A lower court found that about 1% of ballots cast by Native American, Hispanic and Black voters were entered in the wrong precinct on Election Day. For nonminorities, the rate was about half that.
“A policy that appears to work for 98% or more of voters to whom it applies — minority and non-minority alike — is unlikely to render a system unequally open,” Alito wrote.
On the ballot collection measure, Alito said that Democrats failed to show that the law had a disparate impact at all. Even if the law did have such an impact, he wrote, that would not be enough to make the law invalid under the Voting Rights Act, given the state’s interest in setting its election rules.
Alito quoted from the 2006 case Purcell v. Gonzalez, in which the court reasoned that “A State indisputably has a compelling interest in preserving the integrity of its election process.”
“Limiting the classes of persons who may handle early ballots to those less likely to have ulterior motives deters potential fraud and improves voter confidence,” Alito wrote.
In a dissent joined by Breyer and Sotomayor, Kagan called the majority decision a tragedy.
“What is tragic here is that the Court has (yet again) rewritten — in order to weaken — a statute that stands as a monument to America’s greatness, and protects against its basest impulses,” Kagan wrote. “What is tragic is that the Court has damaged a statute designed to bring about ‘the end of discrimination in voting.'”
The former dean of Harvard Law School took issue with Alito’s framing of Arizona’s rules as posing little inconvenience to minority voters.

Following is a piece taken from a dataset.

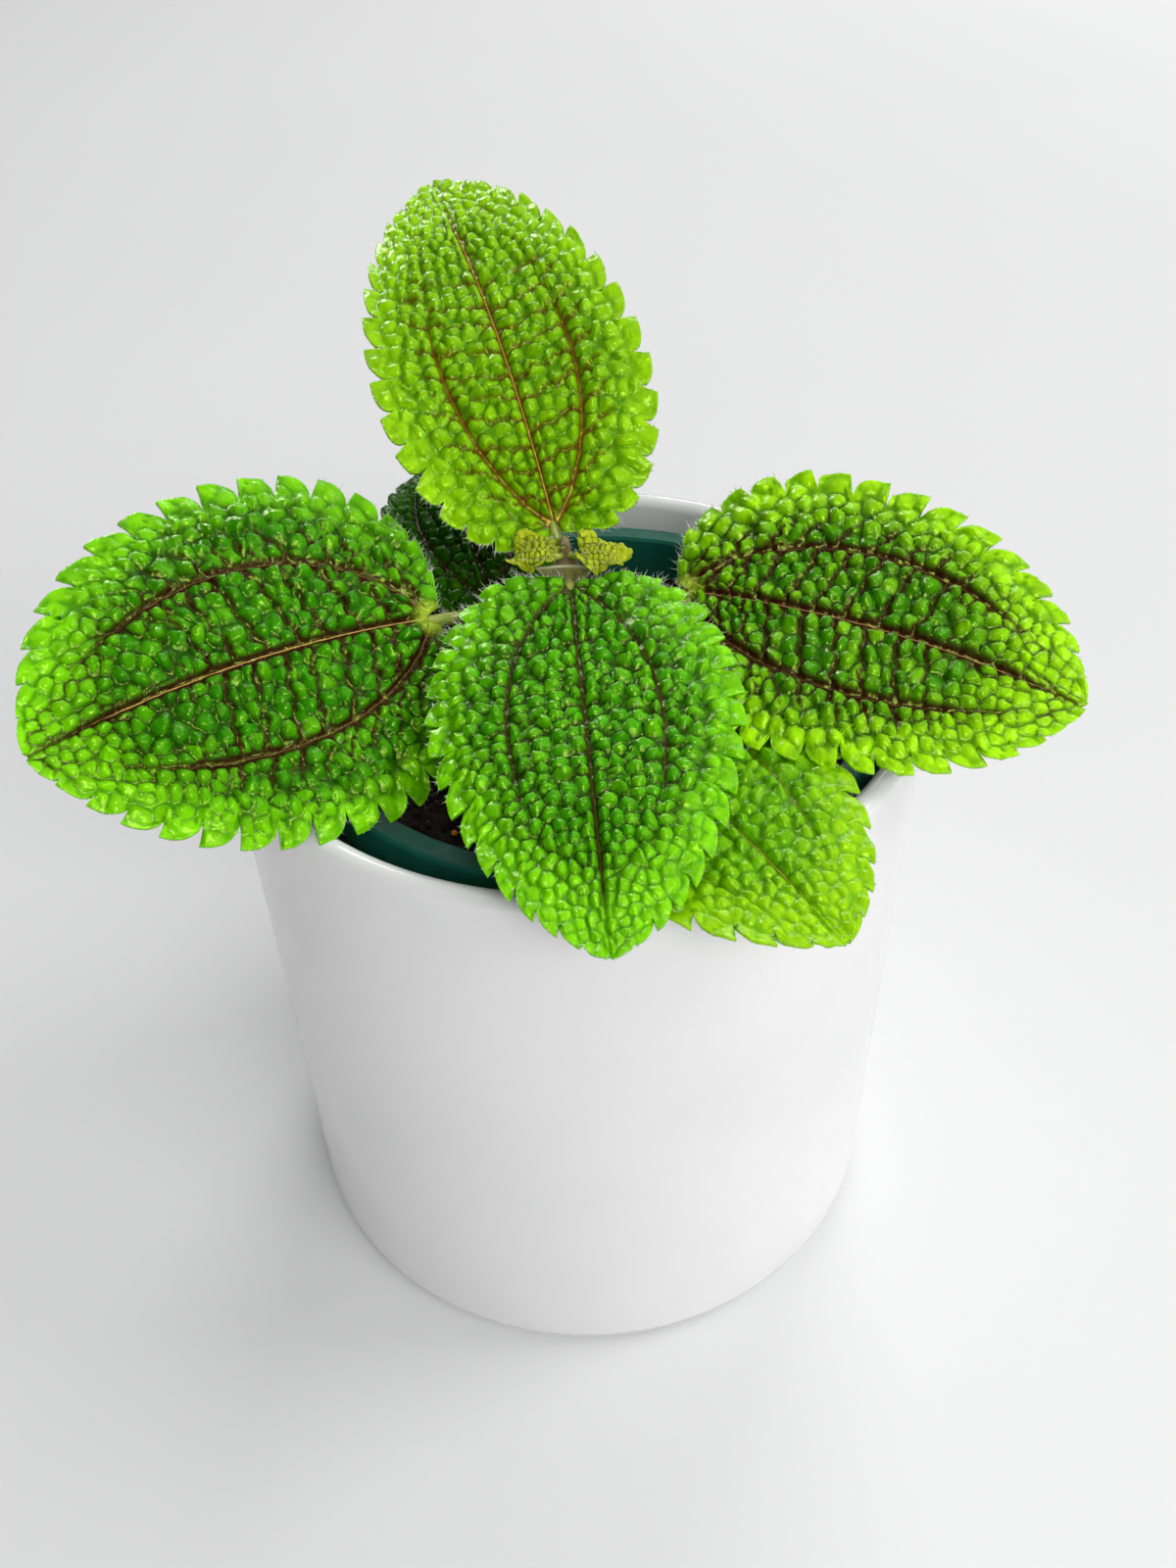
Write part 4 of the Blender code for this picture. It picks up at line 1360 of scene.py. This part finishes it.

“And what is a ‘mere inconvenience’ or ‘usual burden’ anyway? The drafters of the Voting Rights Act understood that ‘social and historical conditions,’ including disparities in education, wealth, and employment, often affect opportunities to vote,” Kagan wrote.
“What does not prevent one citizen from casting a vote might prevent another,” she added.
The case was decided as Republican-led legislatures across the country weigh new voting measures that would tighten election rules in future contests. The wave of new bills was inspired by former President Donald Trump’s false claims that the 2020 election was tainted by widespread voter fraud.
The decision marks the first time that the court has considered how Section 2 of the Voting Rights Act applies to state laws that govern ballot collection and counting. In the 2013 case Shelby County v. Holder, the top court weakened a separate provision of the law, which had mandated that localities with histories of discrimination receive federal clearance for new voting measures.
President Joe Biden‘s Department of Justice has pledged to increase its focus on voting rights as a result of the Shelby County decision, as well as the new election bills. Last month, Attorney General Merrick Garland said he was doubling his staff dedicated to voting rights enforcement.
Voting rights advocates said Thursday that the court’s decision could make that task more difficult.
In a statement issued after the court’s decision was released, American Civil Liberties Union voting rights attorney Davin Rosborough said “the court’s narrowing of Section 2 is especially disturbing given its importance in combating voter suppression laws that disproportionately harm communities of color.”
“The court’s decision adopts a standard for proving violations of Section 2 of the Voting Rights Act that is unduly cramped and at odds with the law’s intent of eradicating all voting practices that are racially discriminatory in their effects on voting opportunity, whether blunt or subtle,” he said.
Meanwhile, Arizona Attorney General Mark Brnovich, a Republican who defended the state’s measures, cheered the court’s decision.
“Today is a win for election integrity safeguards in Arizona and across the country. Fair elections are the cornerstone of our republic, and they start with rational laws that protect both the right to vote and the accuracy of the results,” he said.
The cases are formally known as Brnovich v. Democratic National Committee, No. 19–1257 and Arizona Republican Party v. DNC, No. 19–1258.